- **Short problem**: Check the listing below line by line and report how many lines hold "JSON", with no other words.
-- Begin Given data --
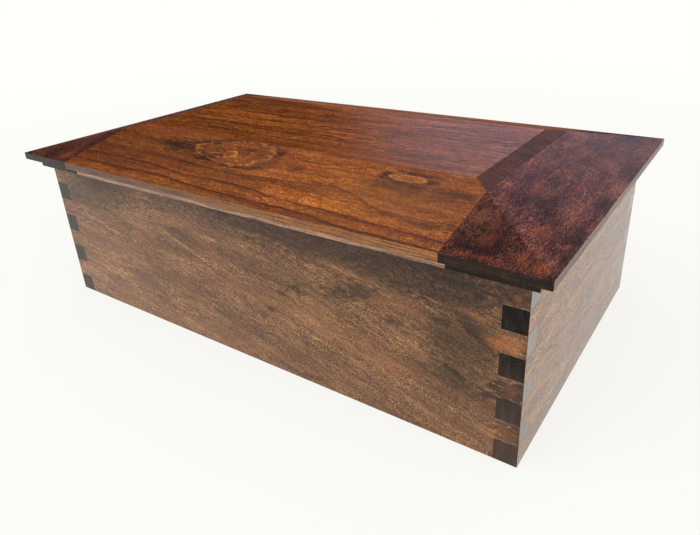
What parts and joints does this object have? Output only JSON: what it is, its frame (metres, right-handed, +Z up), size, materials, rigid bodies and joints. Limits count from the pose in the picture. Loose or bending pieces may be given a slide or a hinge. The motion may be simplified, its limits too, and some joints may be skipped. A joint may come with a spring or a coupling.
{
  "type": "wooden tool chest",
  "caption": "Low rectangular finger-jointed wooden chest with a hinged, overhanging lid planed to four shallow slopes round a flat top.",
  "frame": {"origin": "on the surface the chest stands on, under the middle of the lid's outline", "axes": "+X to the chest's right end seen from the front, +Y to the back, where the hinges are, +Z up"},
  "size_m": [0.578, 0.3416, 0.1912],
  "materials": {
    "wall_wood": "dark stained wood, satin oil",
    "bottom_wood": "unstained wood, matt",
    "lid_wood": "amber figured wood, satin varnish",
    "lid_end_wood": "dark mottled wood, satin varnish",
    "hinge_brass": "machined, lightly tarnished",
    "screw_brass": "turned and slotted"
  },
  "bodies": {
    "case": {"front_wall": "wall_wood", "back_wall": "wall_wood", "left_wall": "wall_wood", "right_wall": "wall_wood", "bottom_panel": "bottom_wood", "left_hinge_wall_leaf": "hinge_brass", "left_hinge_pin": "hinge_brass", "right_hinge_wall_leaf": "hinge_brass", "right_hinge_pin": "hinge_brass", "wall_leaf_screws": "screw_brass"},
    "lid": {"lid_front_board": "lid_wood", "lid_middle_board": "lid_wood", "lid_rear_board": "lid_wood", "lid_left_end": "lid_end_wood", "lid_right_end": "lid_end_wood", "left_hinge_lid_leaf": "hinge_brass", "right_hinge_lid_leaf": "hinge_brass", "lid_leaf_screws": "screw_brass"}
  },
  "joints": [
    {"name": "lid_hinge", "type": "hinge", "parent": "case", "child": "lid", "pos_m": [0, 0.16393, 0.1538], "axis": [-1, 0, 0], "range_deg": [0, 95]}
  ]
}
-- End Given data --
-- Begin Given data --
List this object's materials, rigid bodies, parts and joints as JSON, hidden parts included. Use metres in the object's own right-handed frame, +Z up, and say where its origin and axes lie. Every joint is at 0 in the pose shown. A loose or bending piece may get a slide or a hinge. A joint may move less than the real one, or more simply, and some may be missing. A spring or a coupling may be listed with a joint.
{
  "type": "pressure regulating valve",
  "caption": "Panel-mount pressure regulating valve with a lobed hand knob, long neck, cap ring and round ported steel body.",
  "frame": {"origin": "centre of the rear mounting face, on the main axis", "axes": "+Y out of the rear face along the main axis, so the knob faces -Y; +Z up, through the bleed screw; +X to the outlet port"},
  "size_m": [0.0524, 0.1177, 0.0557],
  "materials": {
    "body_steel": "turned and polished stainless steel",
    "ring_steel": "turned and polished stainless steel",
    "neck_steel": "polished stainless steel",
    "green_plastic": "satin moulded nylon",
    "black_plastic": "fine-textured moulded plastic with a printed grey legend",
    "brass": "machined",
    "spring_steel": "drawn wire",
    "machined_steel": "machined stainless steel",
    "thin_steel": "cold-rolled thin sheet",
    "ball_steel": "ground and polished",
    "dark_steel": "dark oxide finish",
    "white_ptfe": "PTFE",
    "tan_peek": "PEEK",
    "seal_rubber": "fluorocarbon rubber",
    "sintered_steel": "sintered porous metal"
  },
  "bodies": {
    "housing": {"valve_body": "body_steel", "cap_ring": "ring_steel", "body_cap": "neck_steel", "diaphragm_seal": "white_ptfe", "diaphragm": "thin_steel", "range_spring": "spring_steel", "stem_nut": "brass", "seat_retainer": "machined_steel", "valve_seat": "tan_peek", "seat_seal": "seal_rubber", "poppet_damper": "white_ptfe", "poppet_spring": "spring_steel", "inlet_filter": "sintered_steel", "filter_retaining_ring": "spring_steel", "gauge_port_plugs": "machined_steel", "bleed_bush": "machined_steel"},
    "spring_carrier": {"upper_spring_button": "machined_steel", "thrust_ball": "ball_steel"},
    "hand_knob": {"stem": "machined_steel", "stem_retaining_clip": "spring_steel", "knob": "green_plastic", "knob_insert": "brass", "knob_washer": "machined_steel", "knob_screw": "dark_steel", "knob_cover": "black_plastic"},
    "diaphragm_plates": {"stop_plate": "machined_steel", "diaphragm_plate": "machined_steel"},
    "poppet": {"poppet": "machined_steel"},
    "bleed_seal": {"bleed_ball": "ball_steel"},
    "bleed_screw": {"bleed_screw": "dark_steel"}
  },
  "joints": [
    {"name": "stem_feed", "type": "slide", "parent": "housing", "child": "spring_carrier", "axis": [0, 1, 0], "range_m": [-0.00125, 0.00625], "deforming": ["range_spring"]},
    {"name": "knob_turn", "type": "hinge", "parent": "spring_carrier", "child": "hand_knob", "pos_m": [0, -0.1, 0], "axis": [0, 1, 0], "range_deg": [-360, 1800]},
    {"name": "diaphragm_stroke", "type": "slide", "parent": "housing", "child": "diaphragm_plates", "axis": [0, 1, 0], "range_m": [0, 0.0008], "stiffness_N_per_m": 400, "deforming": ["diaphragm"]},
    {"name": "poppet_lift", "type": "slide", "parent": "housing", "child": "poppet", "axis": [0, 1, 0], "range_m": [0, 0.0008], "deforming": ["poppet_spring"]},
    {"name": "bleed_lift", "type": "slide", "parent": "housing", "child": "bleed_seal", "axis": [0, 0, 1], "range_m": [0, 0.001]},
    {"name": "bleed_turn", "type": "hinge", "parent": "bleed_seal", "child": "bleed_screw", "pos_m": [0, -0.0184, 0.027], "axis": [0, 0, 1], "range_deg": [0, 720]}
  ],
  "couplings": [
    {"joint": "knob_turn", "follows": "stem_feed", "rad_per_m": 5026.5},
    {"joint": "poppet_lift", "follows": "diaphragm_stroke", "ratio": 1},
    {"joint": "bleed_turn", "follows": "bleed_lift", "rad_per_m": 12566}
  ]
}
-- End Given data --
- **Output of the task**: 2